If the carrier denies the discount, ask why. The most common reasons are that the school is within the distance threshold, the student is taking a household vehicle to school, or the carrier does not offer the discount at all. If the school is below the threshold, the household has no procedural path to the discount. If the student is taking a car, update the garaging address for that vehicle and accept that the discount does not apply to it. If the carrier does not offer the discount, compare the household-policy cost against a standalone policy for the student and choose the lower combined cost.
Compare the Household Configuration to a Standalone Policy
The student-away discount makes the household policy cheaper than it would be without the discount, but it does not necessarily make the household policy cheaper than a standalone policy for the student. Run both quotes. Get the household policy premium with the student listed and the student-away discount applied. Get a standalone policy quote for the student at the school address with liability-only or the coverage level the household requires. Add the standalone premium to the household policy's pre-student cost. Compare the totals.

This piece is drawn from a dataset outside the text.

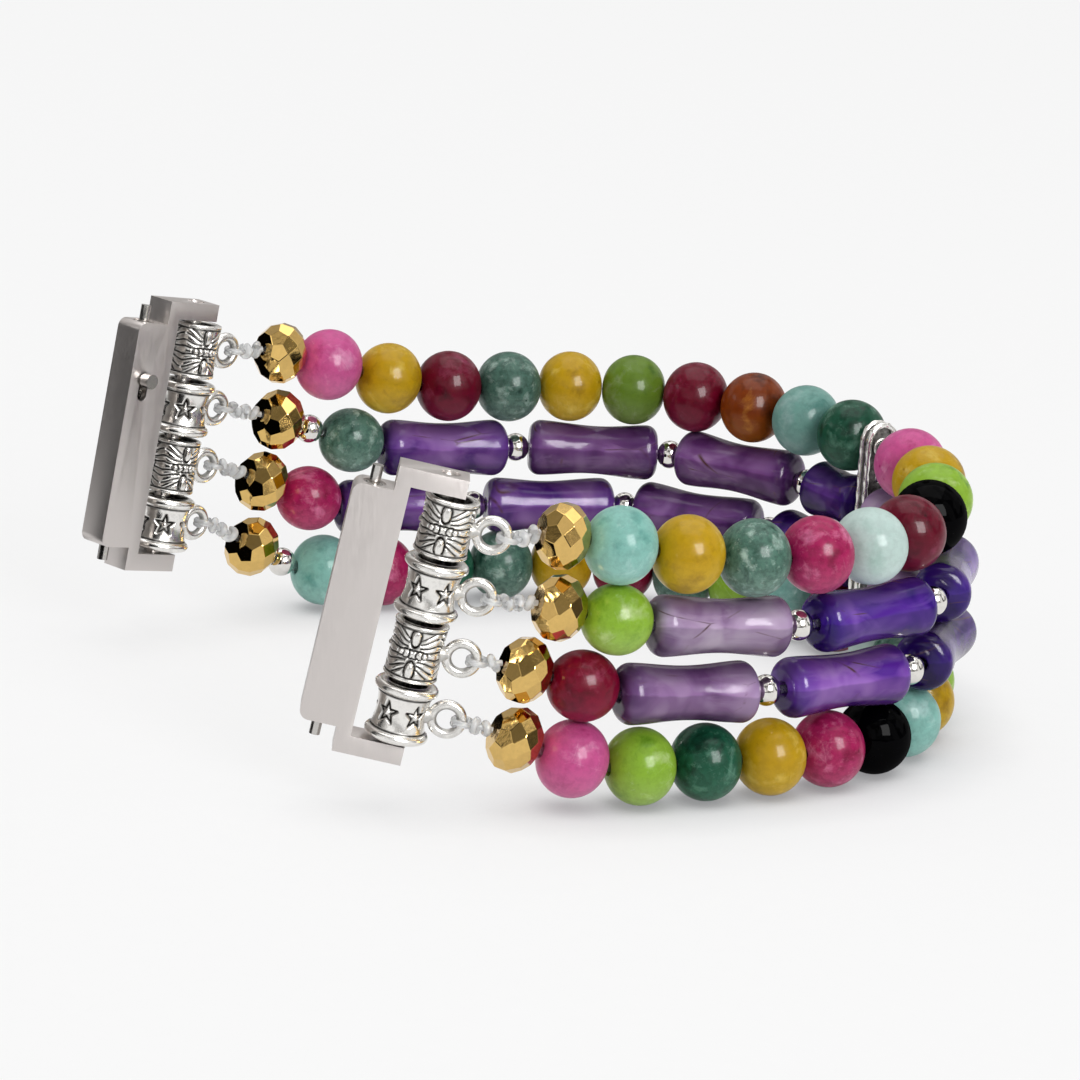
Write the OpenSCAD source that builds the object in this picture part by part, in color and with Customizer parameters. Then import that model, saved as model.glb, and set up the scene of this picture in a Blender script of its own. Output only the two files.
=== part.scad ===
// Stretch watch band: four strands of beads on elastic cord between two quick release ends.
// Seen from above it is an open loop, closed at the back and open towards -X, and it stands
// on the beads of its lowest strand. Strands count from the top, sides are near (-Y) and far (+Y).
// A place along the band is its distance s from the middle of the near row of bails.

/* [Loop] */
// Radius of the arc across the back of the loop
back_r = 32; // [28:0.5:36]
// Half angle of the back arc
back_angle = 40; // [36:1:44]
// Radius of each corner beside the back arc
corner_r = 22.5; // [20:0.5:25]
// How far the divider stands past the middle of the back
divider_shift = 2.05; // [0:0.05:4]
// Radius of the last arc, which turns each end inwards
end_r = 48; // [44:1:60]
// Angle that the last arc turns
end_angle = 22; // [16:1:24]
// How far the two middle strands belly out between the near side and the divider
belly = 2.4; // [0:0.1:2.6]

/* [Strand heights] */
// Gap between the floor strand and the one above it, and between the top two, hole to hole
outer_step = 5.78; // [5.75:0.01:6.4]
// Gap between the two middle strands, hole to hole
middle_step = 5.36; // [5.2:0.01:6]
// Gap between two strands where they come to the bails
end_step = 5.2; // [5.2:0.01:5.3]
// Height of the middle of the near row of bails
near_row_z = 15.8; // [14:0.1:18]
// How much higher the far row stands than the near row
far_lift = 2; // [0:0.1:4]
// How far each row of bails leans towards the beads, in degrees
lean = 10; // [6:1:12]

/* [Beads] */
// Diameter of the round beads in the top and the floor strand
round_d = 6.4; // [6.1:0.05:6.45]
// Diameter of the round beads in the two middle strands
small_round_d = 5.8; // [5.6:0.05:5.9]
// Length that one round bead takes on the cord
round_len = 5.9; // [5.8:0.05:6.1]
// Length that one round bead takes on the floor strand
floor_round_len = 5.85; // [5.8:0.05:6]
// Length that one amethyst tube takes
tube_len = 12; // [11.8:0.1:12.2]
// Length of the one shorter amethyst tube beside the divider
short_tube_len = 10.9; // [10:0.1:11.4]
// Length of the amethyst stub above that tube
stub_len = 7; // [6.4:0.1:7.4]
// Diameter of a tube at its ends
tube_d = 5.05; // [4.8:0.05:5.1]
// Diameter of a tube at its waist
waist_d = 4.5; // [4:0.05:4.8]
// Length that one silver ball takes
spacer_len = 2.5; // [2.4:0.05:2.6]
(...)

For most households, the household policy with the discount costs less. For households with multiple high-risk drivers, expensive vehicles, or high liability limits, the standalone policy sometimes costs less because it isolates the student's rating from the household. The decision is financial, not procedural. Choose the configuration with the lower combined annual cost, and verify that the student has continuous coverage under whichever structure you choose. A gap at this stage follows the student into every future quote.